D’ailleurs, la Direction du PND sensibilise aussi bien les visiteurs que les riverains sur cette espèce de singe, qui risque de disparaître à cause du comportement de l’homme. «Taburth N’Lainceur est l’un des sites les plus magnifiques du Djurdjura. Il est au cœur du PND à 830 mètres d’altitude. Selon les historiens, c’est en 1657 ou 1687 qu’une explosion a eu lieu, alors que les gorges étaient fermées. Après ce phénomène naturel, elles ont été ouvertes. Ce site merveilleux a longtemps été abandonné. Peu à peu, nous avons commencé à le valoriser. D’ailleurs, c’est à partir de là que les randonneurs commencent leur ascension pédestre pour arriver jusqu’au Lac Goulmine. C’est un passage obligé pour tous les randonneurs quelle que soit leur destination. Mais beaucoup reste à faire pour bien le développer. En tout cas, il est inscrit dans notre programme», explique M. Abdelaziz Mehdi, le chef du secteur de Tala Guilef. Ce n’est là qu’un aperçu sommaire sur Taburth N’Lainceur. Si de tels endroits sont à valoriser, il est attendu que les moyens nécessaires soient mis en œuvre quand on sait que Tala Guilef ou encore Tamda Ouguelmine n’ont retrouvé leur aura et renommée d’antan que grâce aux premiers téméraires qui ont bravé la peur pour se les réapproprier.
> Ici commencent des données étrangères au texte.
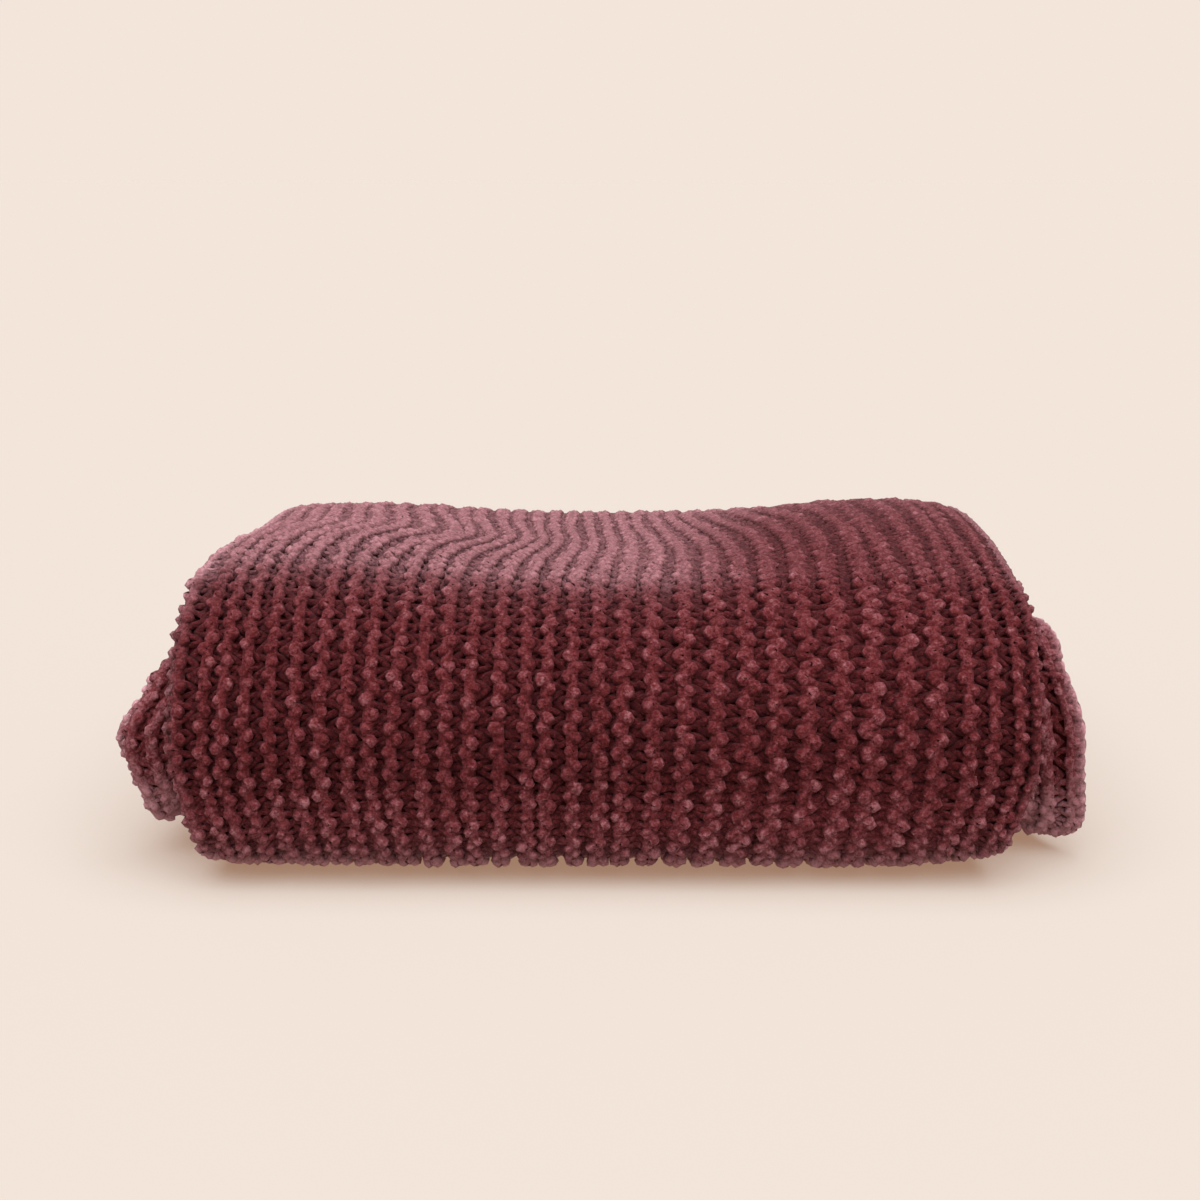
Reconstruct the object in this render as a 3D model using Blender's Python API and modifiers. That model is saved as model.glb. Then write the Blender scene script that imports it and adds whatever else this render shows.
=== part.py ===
"""Chunky chenille throw blanket, knitted in one piece and folded into a plump bundle.

The throw is folded in thirds across its width, which makes a strip three layers thick. The strip is
folded in half and in half again, so that four strips lie on each other and the last fold, large and
round, faces -Y. Metres, +Z up, the origin on the floor under the middle of the bundle.
"""

import math

import bmesh
import bpy
from mathutils import Vector

NAME = "throw_blanket"

# The flat throw and its cloth.
THROW_LENGTH = 1.52      # along the strip; the width of 1.27 is taken up by the three panels
CLOTH = 0.0097           # thickness of the knitted cloth
LAYER = 0.0114           # from one layer of a strip to the next
STRIP_GAP = 0.0040       # extra room between two strips
STRIP = 3 * LAYER + STRIP_GAP
STACK = 3 * STRIP + 2 * LAYER + CLOTH

# The folded strip: two free ends and three folds, each a half circle.
ROUND_FOLD = 1.5 * STRIP     # radius of the outer fold in front, round the inner one
TIGHT_FOLD = 0.5 * STRIP     # radius of the inner fold in front and of the fold at the back
RUN = (THROW_LENGTH - math.pi * (ROUND_FOLD + 2 * TIGHT_FOLD)) / 4
END_OFFSET = 0.012           # how much further back the lower free end reaches
FRONT = ROUND_FOLD + LAYER + CLOTH / 2

# Stations along the strip: segments in each run and fold.
RUN_SEGMENTS = 6
ROUND_SEGMENTS = 10
TIGHT_SEGMENTS = 8

# Stations across the strip, as shares of the flat part between its two folded sides.
SHARES = (0.0, 0.05, 0.14, 0.26, 0.39, 0.52, 0.65, 0.78, 0.88, 0.93, 0.97, 1.0)
LEFT_SEGMENTS = 6
RIGHT_SEGMENTS = 4
FLAP_SHORT = 0.003           # how far the upper flap stops short of the folded side it lies along

# Where the strip's two folded sides lie. Place counts the parts of the strip from its lower free end:
# 0 to 1 is the bottom strip, to 2 the round front, to 3 the top strip, to 4 the back fold, to 5 the
# upper inner strip, to 6 the inner front fold and to 7 the lower inner strip.
EDGES = (
    # part of the strip      place   left     right
    ("lower free end",        0.00, -0.212,   0.222),
    ("bottom strip",          0.45, -0.212,   0.220),
    ("behind the foot",       0.93, -0.204,   0.206),
    ("foot of the front",     1.20, -0.210,   0.213),
    ("middle of the front",   1.50, -0.219,   0.225),
    ("top of the front",      1.90, -0.217,   0.225),
    ("top strip",             2.30, -0.212,   0.231),
    ("top, to the back",      2.75, -0.211,   0.235),
    ("back fold",             3.50, -0.208,   0.228),
    ("upper inner, back",     4.40, -0.216,   0.230),
    ("upper inner, front",    4.95, -0.227,   0.230),
    ("over the inner fold",   5.25, -0.240,   0.241),
    ("inner front fold",      5.50, -0.254,   0.254),
    ("under the inner fold",  5.75, -0.247,   0.258),
    ("lower inner, front",    6.10, -0.236,   0.243),
    ("lower inner, back",     6.60, -0.216,   0.229),
    ("upper free end",        7.00, -0.214,   0.225),
)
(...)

Ces dernières années, fort heureusement, ils sont devenus la destination privilégiée des randonneurs et es visiteurs, en provenance des quatre coins d’Algérie. Le secteur du tourisme, d’une richesse inépuisable dans cette région de Kabylie, doit se développer. En hiver comme en été, c’est l’une des destinations préférées des visiteurs locaux et étrangers. La Direction du tourisme doit se pencher un peu plus sur ce majestueux massif du Djurdjura afin de le développer et le sauvegarder, à l’instar des autres sites.